07 August 2008
Homer Comel
Homer: Kids, you tried your best and you failed miserably. The lesson is, never try.
Scully: Homer, we're going to ask you a few simple yes or no questions. Do you understand?
Homer: Yes. (lie dectector blows up)
Grandpa: My Homer is not a communist. He may be a liar, a pig, an idiot, a communist, but he is not a porn star.
Homer: Are you saying you're never going to eat any animal again? What about bacon?
Lisa: No.
Homer: Ham?
Lisa: No.
Homer: Pork chops?
Lisa: Dad, those all come from the same animal.
Homer: Heh heh heh. Ooh, yeah, right, Lisa. A wonderful, magical animal.
Homer: Aw, twenty dollars! I wanted a peanut!
Homer's Brain: Twenty dollars can buy many peanuts!
Homer: Explain how!
Homer's Brain: Money can be exchanged for goods and services!
Homer: Woo-hoo!
Ralph: Me fail English? That's unpossible.
Homer (sung to the Flintstones song): Simpson! Homer Simpson! He's the greatest guy in history. From the, Town of Springfield! He's about to hit a chestnut tree! ( hits tree )

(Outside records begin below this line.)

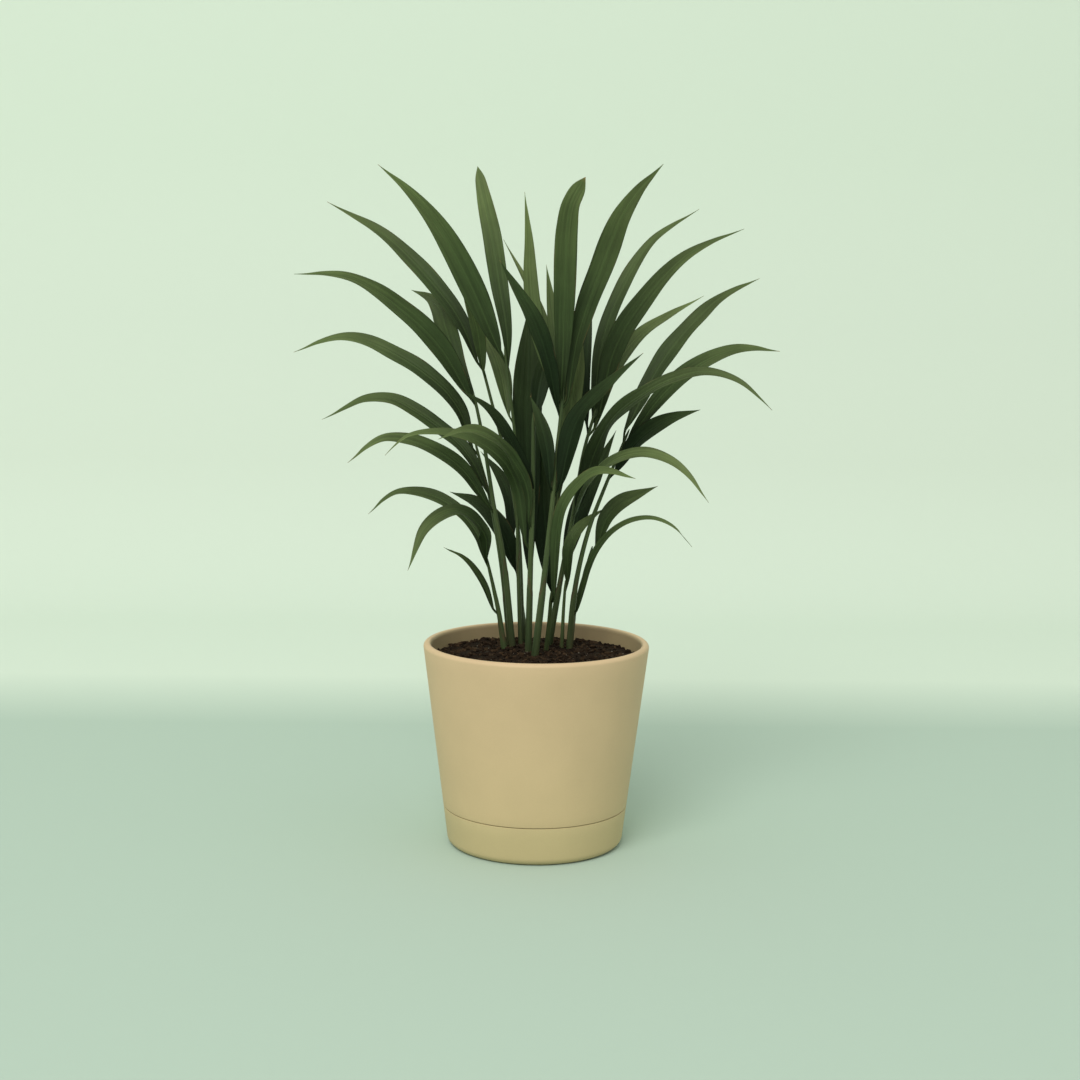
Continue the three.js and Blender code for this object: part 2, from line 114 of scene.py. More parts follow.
def blend_colour(tree, factor, a, b, how="MIX"):
    made = tree.nodes.new("ShaderNodeMix")
    made.data_type = "RGBA"
    made.blend_type = how
    for socket, value in ((0, factor), (6, a), (7, b)):
        if isinstance(value, bpy.types.NodeSocket):
            tree.links.new(value, made.inputs[socket])
        elif socket == 0:
            made.inputs[socket].default_value = value
        else:
            made.inputs[socket].default_value = (*value, 1)
    return made.outputs[2]


def toned(tree, colour, tone):
    """The colour made darker or lighter by a number."""
    grey = add(tree, "CombineColor", {"Red": tone, "Green": tone, "Blue": tone})
    return blend_colour(tree, 1.0, colour, grey.outputs["Color"], "MULTIPLY")


def calculate(tree, operation, *values):
    made = tree.nodes.new("ShaderNodeMath")
    made.operation = operation
    for socket, value in enumerate(values):
        if isinstance(value, bpy.types.NodeSocket):
            tree.links.new(value, made.inputs[socket])
        else:
            made.inputs[socket].default_value = value
    return made.outputs[0]


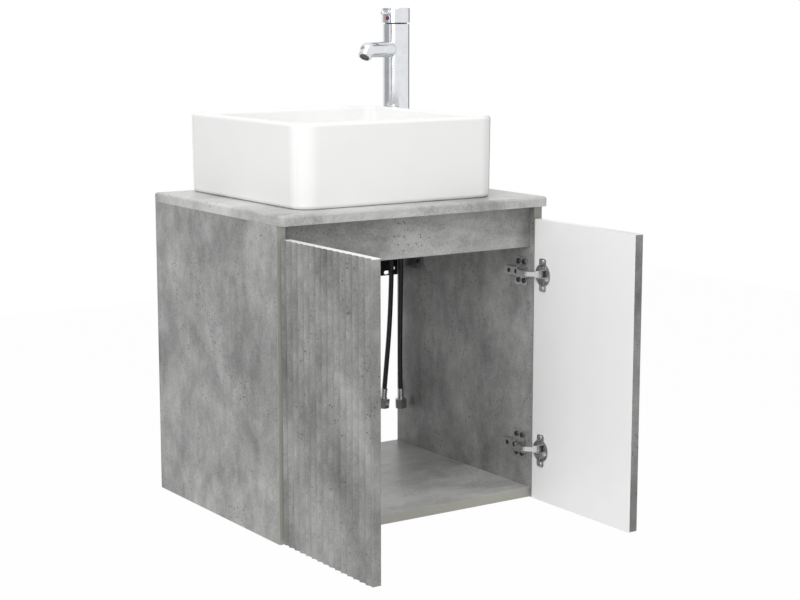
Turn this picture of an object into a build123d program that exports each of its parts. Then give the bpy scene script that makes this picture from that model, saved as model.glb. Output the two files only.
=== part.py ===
from build123d import *
import math
import os

# Wall-hung vanity unit: a fluted two-door cabinet with a countertop, a square vessel basin,
# a tall single-lever tap and its two supply hoses. Millimetres.
# Frame: X to the right, Y towards the wall, Z up. The origin lies on the wall face, in the middle
# of the wall rail's screw line. The rest pose has both doors open at a right angle.

# Cutters run this far past the face that they open
OVERCUT = 1.0

# Cabinet
CABINET_WIDTH = 480.0
CARCASS_DEPTH = 385.0
CARCASS_HEIGHT = 470.0
BOARD = 15.0
BOARD_EASE = 0.6
HANGING_HEIGHT = 340.0
BOTTOM_RAISE = 1.5
FRONT_RAIL_HEIGHT = 65.5
FRONT_RAIL_RECESS = 10.0

# Countertop
TOP_THICKNESS = 15.0
TOP_OVERHANG = 16.0
TOP_CORNER_RADIUS = 8.0
TOP_EDGE_ROUND = 4.0

# Doors
DOOR_THICKNESS = 15.0
DOOR_REVEAL = 1.5
DOOR_MEETING_GAP = 3.0
DOOR_GAP = 2.0
DOOR_RAISE = 1.5
FINGER_GAP = 19.5
DOOR_EASE = 1.5
DOOR_CORNER_RADIUS = 3.0
FLUTE_PITCH = 15.8
FLUTE_DEPTH = 3.1
FLUTE_RIDGE = 0.6
DOOR_OPEN_INSET = 3.7
DOOR_OPEN_FORWARD = 5.3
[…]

Homer: I'm normally not a praying man, but if you're up there, please save me Superman.
Homer: Lisa, would you like a donut?
Lisa: No thanks. Do you have any fruit?
Homer: This has purple in it. Purple is a fruit.
Burns: I suggest you leave immediately
Homer: Or what? You'll release the dogs or the bees? Or the dogs with bees in their mouths and when they bark they shoot bees at you?

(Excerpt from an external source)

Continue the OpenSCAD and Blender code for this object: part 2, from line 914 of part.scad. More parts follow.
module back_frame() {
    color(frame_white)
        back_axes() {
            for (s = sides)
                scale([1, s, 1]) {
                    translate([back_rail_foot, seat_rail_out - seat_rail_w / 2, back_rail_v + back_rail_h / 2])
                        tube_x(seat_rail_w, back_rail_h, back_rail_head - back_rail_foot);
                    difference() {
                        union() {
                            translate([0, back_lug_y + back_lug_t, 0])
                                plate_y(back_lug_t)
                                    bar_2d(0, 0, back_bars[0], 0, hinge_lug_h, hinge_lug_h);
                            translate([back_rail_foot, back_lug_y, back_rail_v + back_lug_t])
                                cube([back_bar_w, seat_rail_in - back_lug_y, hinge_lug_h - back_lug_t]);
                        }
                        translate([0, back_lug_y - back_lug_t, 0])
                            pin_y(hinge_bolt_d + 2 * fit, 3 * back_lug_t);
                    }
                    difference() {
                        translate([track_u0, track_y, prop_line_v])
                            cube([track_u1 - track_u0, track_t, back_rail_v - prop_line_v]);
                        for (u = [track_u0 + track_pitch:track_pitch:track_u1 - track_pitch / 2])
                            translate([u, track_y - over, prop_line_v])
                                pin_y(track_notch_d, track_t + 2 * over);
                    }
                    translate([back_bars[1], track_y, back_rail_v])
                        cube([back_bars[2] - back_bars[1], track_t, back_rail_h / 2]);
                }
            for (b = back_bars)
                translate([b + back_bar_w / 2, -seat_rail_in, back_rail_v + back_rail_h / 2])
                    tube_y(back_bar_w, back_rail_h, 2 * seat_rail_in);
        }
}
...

Bart: Dad, what's a Muppet?
Homer: Well, it's not quite a mop, not quite a puppet, but man... (laughs, then pauses) So, to answer your question, I don't know.

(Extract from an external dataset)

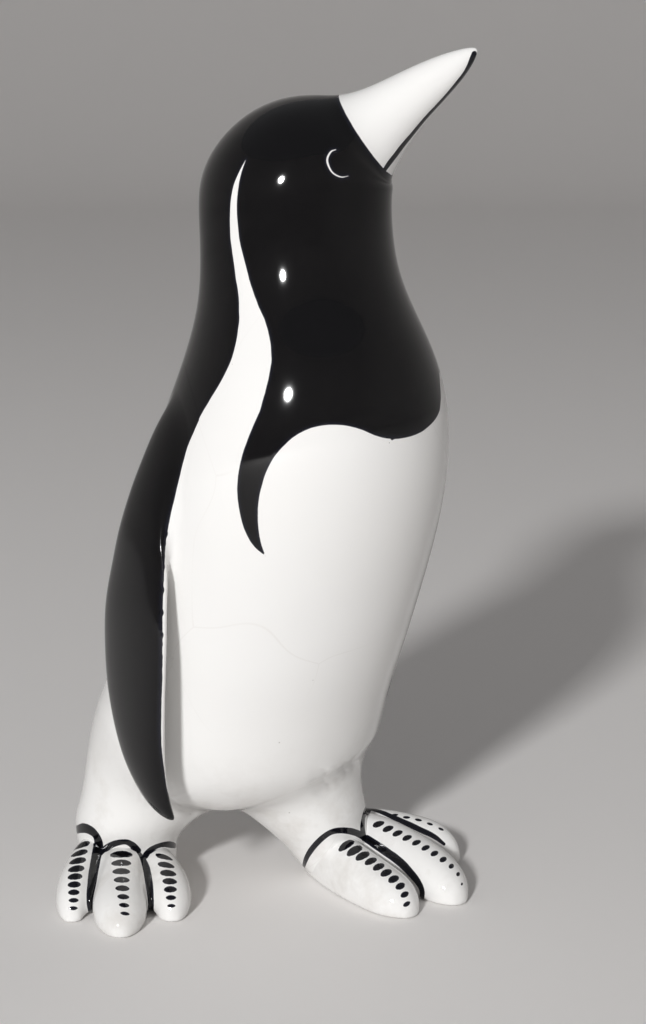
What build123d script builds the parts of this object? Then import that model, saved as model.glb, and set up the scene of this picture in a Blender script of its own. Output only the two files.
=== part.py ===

Marge: This is the worst thing you've ever done.
Homer: You say that so often that it lost its meaning.
Lisa: Dad, don't you think you're overreacting?
Homer: Don't you think you're *under*reacting?
Lisa: This conversation is over.
Homer: This conversation is *under*.
Lisa: Goodbye.
Homer: *Bad*bye
Lisa: Do we have any food that wasn't brutally slaughtered?
Homer: Well, I think the veal died of loneliness.
Homer: [Looking at a globe map...country being Uruguay]
Hee hee! Look at this country! 'You are gay.'
Ralph: My cat's breath smells like cat food.
Homer: Okay Marge, its your child against my child. The winner will be showered with praise. The loser will be taunted and booed until my throat is sore.
Homer: [Meeting Aliens] Please don't eat me! I have a wife and kids. Eat them!
Homer: Operator! Give me the number for 911!
Homer: You couldn't fool your own mother on the foolingest day of your life with an electrified fooling machine!
Abe: That doll is EVIL, I tells ya. Evil! Eeeeeeviillll!!!
Marge: Grandpa, you said that about all the presents.
Abe: I just want attention.
Homer: Hey boy! Wanna play catch?
Bart: No thanks dad.
Homer: When a son doesn't want to play catch with his father something is definitely wrong.
Grandpa Simpson: I'll play catch with you!
Homer: Go home.
Grandpa: Are we there yet?
Homer: No
Grandpa: Are we there yet?
Homer: No
Grandpa: Are we there yet?
Homer: No
Grandpa: ........Where are we going?
Marge: What on earth possessed you to get an earring?
Bart: Milhouse has one.
Marge: If Milhouse jumped off a cliff...
Bart: Milhouse jumped off a cliff? I'm there.
Homer: Get back here, boy. You're a disgrace to this family and its proud naval tradition.
Bart: Well, I'm keeping this earring and you can't stop me.
Homer: Oh ... I always thought Lisa would be the one to get her ears pierced.
Lisa: Can I?
Homer: No.
Homer: I like my beer cold, my TV loud and my homosexuals flaming.
Homer: Well crying isn't going to help. Now, you can sit there feeling sorry for yourself or you can eat can after can of dog food until your tears smell enough like dog food until your dog comes back, or you can go out there and find your dog.
Bart: You're right.
[Gets up and leaves]
Homer: Rats. I almost had him eating dog food.
Marge: Homer, you don't have to pray outloud.
Homer: But he's way the hell up there!
Homer: Oh, so they have internet on computers now!